En las 200 páginas de “El ruido del tiempo” que, en su mayor parte se recorren como “cosa ya leída”, se encuentran de trecho en trecho, buena literatura (propia y ajena) comenzando por el título de resonancias shakesperianas que, aunque el narrador no lo aclare, está en las memorias que Osip Mandelstam, escribió en 1925, también las dos páginas que preceden a la primera parte, -una escena chejoviana que nos llena de buenos augurios para lo que prosigue, y con la que nos reencontramos al final del relato- y hay más: el esbozo tan contrastado de los padres del compositor, el dibujo rápido pero nítido de Tatiana Glivenko y de ese tiempo utópico en el que la idea de un mundo nuevo se expresaba también en el libre ejercicio del amor, y sería injusto afirmarr que en eso se agota todo.
Pero no alcanza, falta la complejidad de la circunstancia histórica que constituye el trasfondo dramático. Falta, además, la música de Shostakóvich que lo expresó tan vivamente. El poder, absoluto y siniestro, está encarnado en una caricatura de la que se ha abusado. La de de sus cortesanos, sucesivamente idénticos, no han corrido mejor suerte. Pareciera que el autor, amarrado por su maniqueísmo, no percibiese que las desemejanzas formales son, en ocasiones, simples coartadas para la uniformidad moral y que prescindiendo de ellas se cala más hondo.
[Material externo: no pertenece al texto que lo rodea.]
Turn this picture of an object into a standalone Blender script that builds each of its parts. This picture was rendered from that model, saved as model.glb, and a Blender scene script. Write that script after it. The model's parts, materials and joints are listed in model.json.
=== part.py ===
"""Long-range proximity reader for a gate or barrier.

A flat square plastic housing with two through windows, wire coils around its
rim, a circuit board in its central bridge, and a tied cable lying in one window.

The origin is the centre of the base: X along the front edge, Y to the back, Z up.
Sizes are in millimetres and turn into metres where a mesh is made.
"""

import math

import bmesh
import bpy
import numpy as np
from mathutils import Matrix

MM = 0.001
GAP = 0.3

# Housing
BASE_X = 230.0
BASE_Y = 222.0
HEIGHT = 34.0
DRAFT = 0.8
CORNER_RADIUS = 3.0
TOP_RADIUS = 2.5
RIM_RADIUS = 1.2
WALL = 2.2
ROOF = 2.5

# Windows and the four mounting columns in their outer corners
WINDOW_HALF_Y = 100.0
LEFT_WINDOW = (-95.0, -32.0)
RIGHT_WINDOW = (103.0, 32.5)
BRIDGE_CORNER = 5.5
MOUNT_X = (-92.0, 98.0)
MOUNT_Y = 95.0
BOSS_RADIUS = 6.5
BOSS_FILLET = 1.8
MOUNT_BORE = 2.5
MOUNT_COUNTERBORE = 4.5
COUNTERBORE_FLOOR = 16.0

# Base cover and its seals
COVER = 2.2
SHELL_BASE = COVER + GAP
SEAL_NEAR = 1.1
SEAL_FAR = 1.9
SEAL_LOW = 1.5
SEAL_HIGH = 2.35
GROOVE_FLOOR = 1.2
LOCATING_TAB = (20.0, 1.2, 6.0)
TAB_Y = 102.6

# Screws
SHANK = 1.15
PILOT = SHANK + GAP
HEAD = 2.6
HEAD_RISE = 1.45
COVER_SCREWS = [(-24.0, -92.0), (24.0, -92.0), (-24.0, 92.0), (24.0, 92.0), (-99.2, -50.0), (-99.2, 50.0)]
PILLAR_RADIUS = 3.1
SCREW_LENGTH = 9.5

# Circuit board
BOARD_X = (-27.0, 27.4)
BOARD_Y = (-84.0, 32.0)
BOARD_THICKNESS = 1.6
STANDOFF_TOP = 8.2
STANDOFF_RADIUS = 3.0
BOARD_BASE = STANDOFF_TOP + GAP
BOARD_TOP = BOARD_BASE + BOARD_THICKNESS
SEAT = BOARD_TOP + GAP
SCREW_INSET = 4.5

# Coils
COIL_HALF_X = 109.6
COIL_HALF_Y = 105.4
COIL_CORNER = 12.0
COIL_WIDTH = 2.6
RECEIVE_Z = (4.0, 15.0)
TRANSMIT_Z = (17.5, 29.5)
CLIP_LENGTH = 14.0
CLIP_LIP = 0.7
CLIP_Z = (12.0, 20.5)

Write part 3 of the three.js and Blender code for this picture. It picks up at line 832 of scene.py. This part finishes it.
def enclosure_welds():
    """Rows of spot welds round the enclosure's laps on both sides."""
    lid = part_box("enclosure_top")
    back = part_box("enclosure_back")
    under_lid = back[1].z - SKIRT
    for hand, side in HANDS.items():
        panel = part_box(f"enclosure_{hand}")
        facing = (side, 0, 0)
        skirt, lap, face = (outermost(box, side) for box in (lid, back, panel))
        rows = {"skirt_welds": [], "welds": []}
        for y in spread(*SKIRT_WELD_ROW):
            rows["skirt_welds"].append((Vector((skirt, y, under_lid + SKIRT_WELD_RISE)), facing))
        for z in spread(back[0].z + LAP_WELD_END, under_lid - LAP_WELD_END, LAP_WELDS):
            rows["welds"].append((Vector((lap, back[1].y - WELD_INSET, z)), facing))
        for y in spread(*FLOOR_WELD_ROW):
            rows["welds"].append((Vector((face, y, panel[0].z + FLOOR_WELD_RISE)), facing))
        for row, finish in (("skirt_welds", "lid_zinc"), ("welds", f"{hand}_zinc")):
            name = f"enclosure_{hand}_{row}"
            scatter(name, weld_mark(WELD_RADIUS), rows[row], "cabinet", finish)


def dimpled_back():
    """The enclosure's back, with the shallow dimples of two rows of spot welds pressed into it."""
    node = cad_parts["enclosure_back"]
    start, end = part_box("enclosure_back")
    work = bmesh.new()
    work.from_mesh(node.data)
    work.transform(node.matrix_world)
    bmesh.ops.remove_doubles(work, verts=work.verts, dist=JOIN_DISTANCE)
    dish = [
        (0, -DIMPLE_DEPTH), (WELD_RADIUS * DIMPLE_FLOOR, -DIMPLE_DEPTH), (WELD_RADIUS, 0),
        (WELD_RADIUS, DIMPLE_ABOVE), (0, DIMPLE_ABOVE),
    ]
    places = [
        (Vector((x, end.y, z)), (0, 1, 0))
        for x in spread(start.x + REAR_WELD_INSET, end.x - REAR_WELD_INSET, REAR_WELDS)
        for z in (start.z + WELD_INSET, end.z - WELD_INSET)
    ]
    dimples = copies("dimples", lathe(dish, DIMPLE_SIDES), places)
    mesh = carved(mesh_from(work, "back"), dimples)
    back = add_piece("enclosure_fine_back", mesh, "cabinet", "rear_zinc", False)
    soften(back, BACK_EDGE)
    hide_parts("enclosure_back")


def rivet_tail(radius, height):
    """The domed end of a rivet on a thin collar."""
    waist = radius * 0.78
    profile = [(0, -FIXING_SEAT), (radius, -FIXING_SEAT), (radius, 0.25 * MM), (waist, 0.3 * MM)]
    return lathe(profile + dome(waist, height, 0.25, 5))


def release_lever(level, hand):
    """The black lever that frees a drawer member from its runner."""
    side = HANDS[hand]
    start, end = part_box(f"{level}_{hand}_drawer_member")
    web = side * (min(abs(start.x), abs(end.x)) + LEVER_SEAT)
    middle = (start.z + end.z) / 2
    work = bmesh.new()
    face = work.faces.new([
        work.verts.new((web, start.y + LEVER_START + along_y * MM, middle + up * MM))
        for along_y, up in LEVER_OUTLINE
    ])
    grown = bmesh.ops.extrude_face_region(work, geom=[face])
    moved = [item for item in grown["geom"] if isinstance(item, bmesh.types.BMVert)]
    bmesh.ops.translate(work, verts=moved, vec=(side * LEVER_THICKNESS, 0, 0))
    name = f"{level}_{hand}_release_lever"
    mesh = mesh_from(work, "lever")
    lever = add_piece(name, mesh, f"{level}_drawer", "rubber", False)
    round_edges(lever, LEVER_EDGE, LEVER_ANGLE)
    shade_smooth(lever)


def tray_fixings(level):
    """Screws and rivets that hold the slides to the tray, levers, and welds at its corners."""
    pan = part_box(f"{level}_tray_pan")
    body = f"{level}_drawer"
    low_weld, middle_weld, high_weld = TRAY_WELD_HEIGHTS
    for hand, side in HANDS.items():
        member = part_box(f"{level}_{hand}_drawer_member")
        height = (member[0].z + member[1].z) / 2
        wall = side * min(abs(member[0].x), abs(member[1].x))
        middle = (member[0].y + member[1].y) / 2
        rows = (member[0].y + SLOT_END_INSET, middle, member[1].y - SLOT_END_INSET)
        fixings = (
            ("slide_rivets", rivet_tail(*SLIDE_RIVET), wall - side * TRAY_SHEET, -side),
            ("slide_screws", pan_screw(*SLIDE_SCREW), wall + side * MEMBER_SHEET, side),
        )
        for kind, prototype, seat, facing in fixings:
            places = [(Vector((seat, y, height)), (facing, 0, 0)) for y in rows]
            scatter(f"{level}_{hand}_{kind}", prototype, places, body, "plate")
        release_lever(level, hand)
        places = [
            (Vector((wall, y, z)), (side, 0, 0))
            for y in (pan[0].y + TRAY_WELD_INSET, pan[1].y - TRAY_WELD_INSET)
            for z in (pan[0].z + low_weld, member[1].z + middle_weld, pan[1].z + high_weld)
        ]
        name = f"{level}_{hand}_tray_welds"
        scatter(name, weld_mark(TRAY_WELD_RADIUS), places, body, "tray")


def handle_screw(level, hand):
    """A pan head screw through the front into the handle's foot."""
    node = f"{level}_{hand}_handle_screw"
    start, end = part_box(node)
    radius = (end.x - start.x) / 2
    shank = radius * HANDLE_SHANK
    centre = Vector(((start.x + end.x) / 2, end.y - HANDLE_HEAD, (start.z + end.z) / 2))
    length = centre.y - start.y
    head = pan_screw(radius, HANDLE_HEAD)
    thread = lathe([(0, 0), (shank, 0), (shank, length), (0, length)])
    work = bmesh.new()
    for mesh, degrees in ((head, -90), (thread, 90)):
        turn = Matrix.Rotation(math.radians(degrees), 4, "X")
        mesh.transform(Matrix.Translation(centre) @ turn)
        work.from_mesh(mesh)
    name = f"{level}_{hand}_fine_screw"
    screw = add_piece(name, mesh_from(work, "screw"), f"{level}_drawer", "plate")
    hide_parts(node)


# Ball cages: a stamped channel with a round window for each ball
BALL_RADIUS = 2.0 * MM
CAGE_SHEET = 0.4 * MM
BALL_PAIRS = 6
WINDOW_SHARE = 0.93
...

Hay en el siglo XX -y es una desgracia, no que exista, sino que haya sido necesaria- una documentada memoria aterradora, incompleta pero casi infinita, sobre las dialécticas de la crueldad y los ideales generosos, el terror y la cobardía, la ironía (simultáneamente lúcida y despreciable), la sumisión y el autodesprecio, la buena o mala consciencia, más como ejercicio de catarsis que como modificación de una naturaleza que ya aceptamos (por lo menos lo más cínicos) como consustancial. Unos pocos ejemplos: Las del ya citado Koestler del “El cero y el infinito”, las de Antonina Golovina, en “La noche de Valia”, de Monika Zgustova, basada en los testimonios de mujeres, las de los poemas de Anna Akhmátova u Osip Mandelstam, las de los filmes “Noche y niebla” (1955) de Alain Resnais, o “Soah” (1985) de Claude Lanzmannen, La del “Archipiélago Gulag”, de Aleksandr Solzhenitsyn, los insuficientes 148 volúmenes de documentos de los juicios de Nuremberg compilados por William Donovan, Las del “Nunca más”, de la CONADEP argentina, etc. Se podrá decir en descargo de la novela de Barnes que su tema vertebral tiene otro centro y quizás sea cierto. Pero ¿Cómo evitar la asociación y, si se nos impone? ¿Cómo hacer para que esta narrativa no nos suene correcta pero desganada, maniquea y, a la vez, desapasionada, absolutamente desprovista de ruido sí, y con un Shostakóivh, al que seguiremos reconociendo por la obstinada audición de su música y el asombroso descubrimiento que allí sí que está su biografía, y también, cualesquiera hayan sido sus intenciones, sus acciones y sus silencios, la de su país y sus circunstancias?
Entonces la asociación con ese 26 de enero de 1936 del estreno de “Lady Macbeth de Mtsensk”, es inevitable. Pero esta vez, el que se esconde tras las cortinillas de un palco del Bolshoi y borronea una editorial para que dos días después la publique el Pravda, no se llama Iósif Stalin.